* **Information provided**
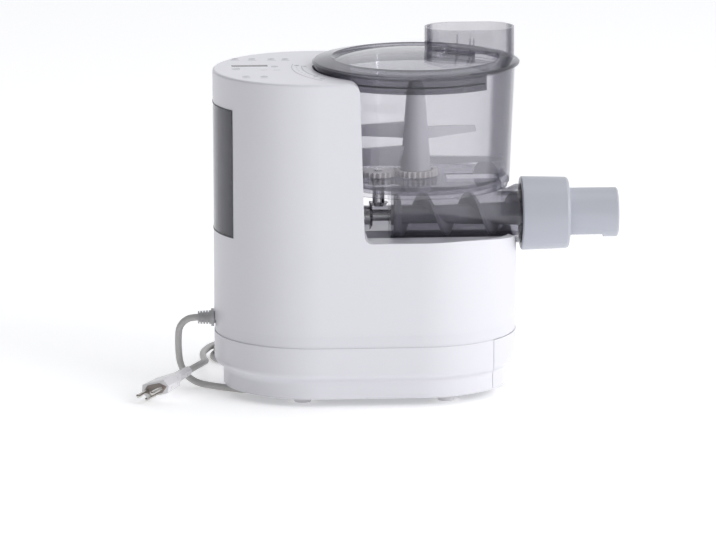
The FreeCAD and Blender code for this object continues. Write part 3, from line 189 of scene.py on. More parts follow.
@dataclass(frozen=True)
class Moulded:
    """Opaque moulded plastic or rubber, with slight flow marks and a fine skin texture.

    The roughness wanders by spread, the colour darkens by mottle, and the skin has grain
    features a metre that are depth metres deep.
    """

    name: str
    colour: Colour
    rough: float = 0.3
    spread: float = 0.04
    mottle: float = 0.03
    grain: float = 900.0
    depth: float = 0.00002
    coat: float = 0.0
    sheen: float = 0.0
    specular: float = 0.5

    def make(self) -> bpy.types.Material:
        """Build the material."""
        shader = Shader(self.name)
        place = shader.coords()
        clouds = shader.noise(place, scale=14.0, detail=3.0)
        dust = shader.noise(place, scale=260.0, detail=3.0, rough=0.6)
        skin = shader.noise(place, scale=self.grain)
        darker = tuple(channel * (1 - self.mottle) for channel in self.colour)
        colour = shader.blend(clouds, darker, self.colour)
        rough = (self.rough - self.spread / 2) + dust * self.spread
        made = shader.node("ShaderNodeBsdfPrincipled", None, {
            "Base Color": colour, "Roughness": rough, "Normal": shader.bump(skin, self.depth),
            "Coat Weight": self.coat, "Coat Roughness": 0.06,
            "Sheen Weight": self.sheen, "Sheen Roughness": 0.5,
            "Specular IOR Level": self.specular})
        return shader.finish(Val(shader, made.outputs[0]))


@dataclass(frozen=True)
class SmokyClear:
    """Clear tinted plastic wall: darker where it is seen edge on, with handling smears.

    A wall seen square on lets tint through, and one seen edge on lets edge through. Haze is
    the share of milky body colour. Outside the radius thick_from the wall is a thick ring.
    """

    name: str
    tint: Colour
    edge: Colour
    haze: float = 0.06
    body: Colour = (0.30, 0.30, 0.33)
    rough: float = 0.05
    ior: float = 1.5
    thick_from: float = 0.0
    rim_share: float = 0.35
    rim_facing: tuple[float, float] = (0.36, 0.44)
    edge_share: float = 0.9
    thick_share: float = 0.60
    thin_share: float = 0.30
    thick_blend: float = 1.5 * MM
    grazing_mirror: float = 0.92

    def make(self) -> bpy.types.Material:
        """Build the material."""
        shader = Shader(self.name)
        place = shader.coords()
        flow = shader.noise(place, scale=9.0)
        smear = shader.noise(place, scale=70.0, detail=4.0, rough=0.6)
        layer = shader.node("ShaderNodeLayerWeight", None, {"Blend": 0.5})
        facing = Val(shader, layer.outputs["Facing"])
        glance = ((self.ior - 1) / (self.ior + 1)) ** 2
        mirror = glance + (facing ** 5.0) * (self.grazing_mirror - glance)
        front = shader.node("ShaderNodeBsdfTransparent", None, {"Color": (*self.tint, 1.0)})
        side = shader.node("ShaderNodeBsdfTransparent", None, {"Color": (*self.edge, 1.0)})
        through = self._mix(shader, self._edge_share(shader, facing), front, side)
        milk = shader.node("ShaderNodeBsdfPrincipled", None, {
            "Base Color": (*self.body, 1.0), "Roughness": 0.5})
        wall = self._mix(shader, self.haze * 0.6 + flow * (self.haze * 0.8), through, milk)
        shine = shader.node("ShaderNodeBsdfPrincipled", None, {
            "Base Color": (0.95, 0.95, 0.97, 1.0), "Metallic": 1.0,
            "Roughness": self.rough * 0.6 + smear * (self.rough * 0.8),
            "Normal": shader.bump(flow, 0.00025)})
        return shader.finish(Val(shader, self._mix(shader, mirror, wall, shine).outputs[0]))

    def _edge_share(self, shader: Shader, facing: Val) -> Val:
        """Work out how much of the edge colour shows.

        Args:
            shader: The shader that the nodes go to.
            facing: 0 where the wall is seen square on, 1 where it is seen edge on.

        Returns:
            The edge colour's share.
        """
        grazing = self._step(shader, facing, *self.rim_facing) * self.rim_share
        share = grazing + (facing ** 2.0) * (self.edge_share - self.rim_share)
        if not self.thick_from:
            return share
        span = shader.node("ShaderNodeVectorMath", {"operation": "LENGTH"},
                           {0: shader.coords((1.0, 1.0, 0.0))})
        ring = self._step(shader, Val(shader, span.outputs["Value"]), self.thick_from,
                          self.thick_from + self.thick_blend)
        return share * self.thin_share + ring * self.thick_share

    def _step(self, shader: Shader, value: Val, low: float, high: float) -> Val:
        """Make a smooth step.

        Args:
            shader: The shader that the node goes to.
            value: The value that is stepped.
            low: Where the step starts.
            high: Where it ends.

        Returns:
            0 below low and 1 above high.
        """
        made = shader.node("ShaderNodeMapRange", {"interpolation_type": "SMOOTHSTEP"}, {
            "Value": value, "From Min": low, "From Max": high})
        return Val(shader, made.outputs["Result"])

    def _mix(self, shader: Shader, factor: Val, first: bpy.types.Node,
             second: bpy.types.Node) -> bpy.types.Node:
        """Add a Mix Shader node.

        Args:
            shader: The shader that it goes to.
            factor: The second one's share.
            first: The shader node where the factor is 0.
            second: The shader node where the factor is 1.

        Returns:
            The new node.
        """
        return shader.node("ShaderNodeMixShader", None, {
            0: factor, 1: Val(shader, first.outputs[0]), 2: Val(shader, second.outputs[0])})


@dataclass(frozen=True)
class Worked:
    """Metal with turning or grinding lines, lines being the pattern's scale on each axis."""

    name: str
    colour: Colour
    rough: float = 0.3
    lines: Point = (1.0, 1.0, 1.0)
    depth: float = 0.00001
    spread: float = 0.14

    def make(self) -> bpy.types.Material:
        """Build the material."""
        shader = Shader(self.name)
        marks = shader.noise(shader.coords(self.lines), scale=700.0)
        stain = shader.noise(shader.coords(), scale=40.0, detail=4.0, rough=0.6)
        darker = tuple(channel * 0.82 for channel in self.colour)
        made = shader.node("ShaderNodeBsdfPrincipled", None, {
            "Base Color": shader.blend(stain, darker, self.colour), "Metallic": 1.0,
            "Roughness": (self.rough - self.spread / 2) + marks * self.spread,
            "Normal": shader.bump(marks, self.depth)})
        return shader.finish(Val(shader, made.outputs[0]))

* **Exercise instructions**
Repeat the material above in full, quoting it exactly.

* **Task result**
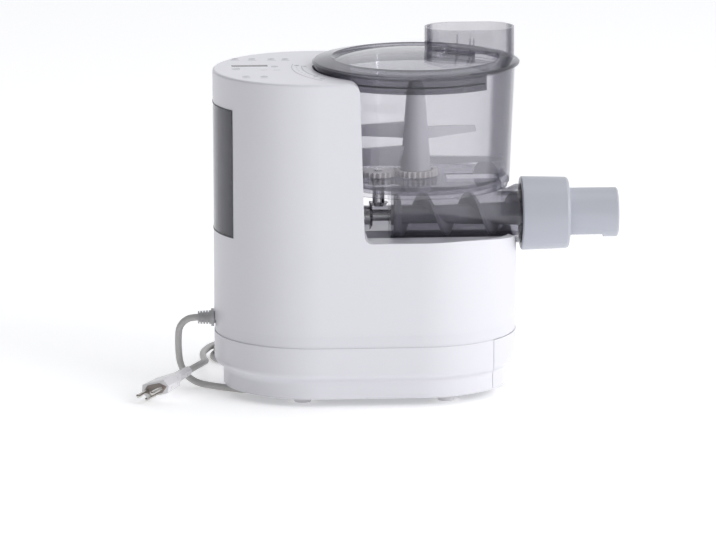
The FreeCAD and Blender code for this object continues. Write part 3, from line 189 of scene.py on. More parts follow.
@dataclass(frozen=True)
class Moulded:
    """Opaque moulded plastic or rubber, with slight flow marks and a fine skin texture.

    The roughness wanders by spread, the colour darkens by mottle, and the skin has grain
    features a metre that are depth metres deep.
    """

    name: str
    colour: Colour
    rough: float = 0.3
    spread: float = 0.04
    mottle: float = 0.03
    grain: float = 900.0
    depth: float = 0.00002
    coat: float = 0.0
    sheen: float = 0.0
    specular: float = 0.5

    def make(self) -> bpy.types.Material:
        """Build the material."""
        shader = Shader(self.name)
        place = shader.coords()
        clouds = shader.noise(place, scale=14.0, detail=3.0)
        dust = shader.noise(place, scale=260.0, detail=3.0, rough=0.6)
        skin = shader.noise(place, scale=self.grain)
        darker = tuple(channel * (1 - self.mottle) for channel in self.colour)
        colour = shader.blend(clouds, darker, self.colour)
        rough = (self.rough - self.spread / 2) + dust * self.spread
        made = shader.node("ShaderNodeBsdfPrincipled", None, {
            "Base Color": colour, "Roughness": rough, "Normal": shader.bump(skin, self.depth),
            "Coat Weight": self.coat, "Coat Roughness": 0.06,
            "Sheen Weight": self.sheen, "Sheen Roughness": 0.5,
            "Specular IOR Level": self.specular})
        return shader.finish(Val(shader, made.outputs[0]))


@dataclass(frozen=True)
class SmokyClear:
    """Clear tinted plastic wall: darker where it is seen edge on, with handling smears.

    A wall seen square on lets tint through, and one seen edge on lets edge through. Haze is
    the share of milky body colour. Outside the radius thick_from the wall is a thick ring.
    """

    name: str
    tint: Colour
    edge: Colour
    haze: float = 0.06
    body: Colour = (0.30, 0.30, 0.33)
    rough: float = 0.05
    ior: float = 1.5
    thick_from: float = 0.0
    rim_share: float = 0.35
    rim_facing: tuple[float, float] = (0.36, 0.44)
    edge_share: float = 0.9
    thick_share: float = 0.60
    thin_share: float = 0.30
    thick_blend: float = 1.5 * MM
    grazing_mirror: float = 0.92

    def make(self) -> bpy.types.Material:
        """Build the material."""
        shader = Shader(self.name)
        place = shader.coords()
        flow = shader.noise(place, scale=9.0)
        smear = shader.noise(place, scale=70.0, detail=4.0, rough=0.6)
        layer = shader.node("ShaderNodeLayerWeight", None, {"Blend": 0.5})
        facing = Val(shader, layer.outputs["Facing"])
        glance = ((self.ior - 1) / (self.ior + 1)) ** 2
        mirror = glance + (facing ** 5.0) * (self.grazing_mirror - glance)
        front = shader.node("ShaderNodeBsdfTransparent", None, {"Color": (*self.tint, 1.0)})
        side = shader.node("ShaderNodeBsdfTransparent", None, {"Color": (*self.edge, 1.0)})
        through = self._mix(shader, self._edge_share(shader, facing), front, side)
        milk = shader.node("ShaderNodeBsdfPrincipled", None, {
            "Base Color": (*self.body, 1.0), "Roughness": 0.5})
        wall = self._mix(shader, self.haze * 0.6 + flow * (self.haze * 0.8), through, milk)
        shine = shader.node("ShaderNodeBsdfPrincipled", None, {
            "Base Color": (0.95, 0.95, 0.97, 1.0), "Metallic": 1.0,
            "Roughness": self.rough * 0.6 + smear * (self.rough * 0.8),
            "Normal": shader.bump(flow, 0.00025)})
        return shader.finish(Val(shader, self._mix(shader, mirror, wall, shine).outputs[0]))

    def _edge_share(self, shader: Shader, facing: Val) -> Val:
        """Work out how much of the edge colour shows.

        Args:
            shader: The shader that the nodes go to.
            facing: 0 where the wall is seen square on, 1 where it is seen edge on.

        Returns:
            The edge colour's share.
        """
        grazing = self._step(shader, facing, *self.rim_facing) * self.rim_share
        share = grazing + (facing ** 2.0) * (self.edge_share - self.rim_share)
        if not self.thick_from:
            return share
        span = shader.node("ShaderNodeVectorMath", {"operation": "LENGTH"},
                           {0: shader.coords((1.0, 1.0, 0.0))})
        ring = self._step(shader, Val(shader, span.outputs["Value"]), self.thick_from,
                          self.thick_from + self.thick_blend)
        return share * self.thin_share + ring * self.thick_share

    def _step(self, shader: Shader, value: Val, low: float, high: float) -> Val:
        """Make a smooth step.

        Args:
            shader: The shader that the node goes to.
            value: The value that is stepped.
            low: Where the step starts.
            high: Where it ends.

        Returns:
            0 below low and 1 above high.
        """
        made = shader.node("ShaderNodeMapRange", {"interpolation_type": "SMOOTHSTEP"}, {
            "Value": value, "From Min": low, "From Max": high})
        return Val(shader, made.outputs["Result"])

    def _mix(self, shader: Shader, factor: Val, first: bpy.types.Node,
             second: bpy.types.Node) -> bpy.types.Node:
        """Add a Mix Shader node.

        Args:
            shader: The shader that it goes to.
            factor: The second one's share.
            first: The shader node where the factor is 0.
            second: The shader node where the factor is 1.

        Returns:
            The new node.
        """
        return shader.node("ShaderNodeMixShader", None, {
            0: factor, 1: Val(shader, first.outputs[0]), 2: Val(shader, second.outputs[0])})


@dataclass(frozen=True)
class Worked:
    """Metal with turning or grinding lines, lines being the pattern's scale on each axis."""

    name: str
    colour: Colour
    rough: float = 0.3
    lines: Point = (1.0, 1.0, 1.0)
    depth: float = 0.00001
    spread: float = 0.14

    def make(self) -> bpy.types.Material:
        """Build the material."""
        shader = Shader(self.name)
        marks = shader.noise(shader.coords(self.lines), scale=700.0)
        stain = shader.noise(shader.coords(), scale=40.0, detail=4.0, rough=0.6)
        darker = tuple(channel * 0.82 for channel in self.colour)
        made = shader.node("ShaderNodeBsdfPrincipled", None, {
            "Base Color": shader.blend(stain, darker, self.colour), "Metallic": 1.0,
            "Roughness": (self.rough - self.spread / 2) + marks * self.spread,
            "Normal": shader.bump(marks, self.depth)})
        return shader.finish(Val(shader, made.outputs[0]))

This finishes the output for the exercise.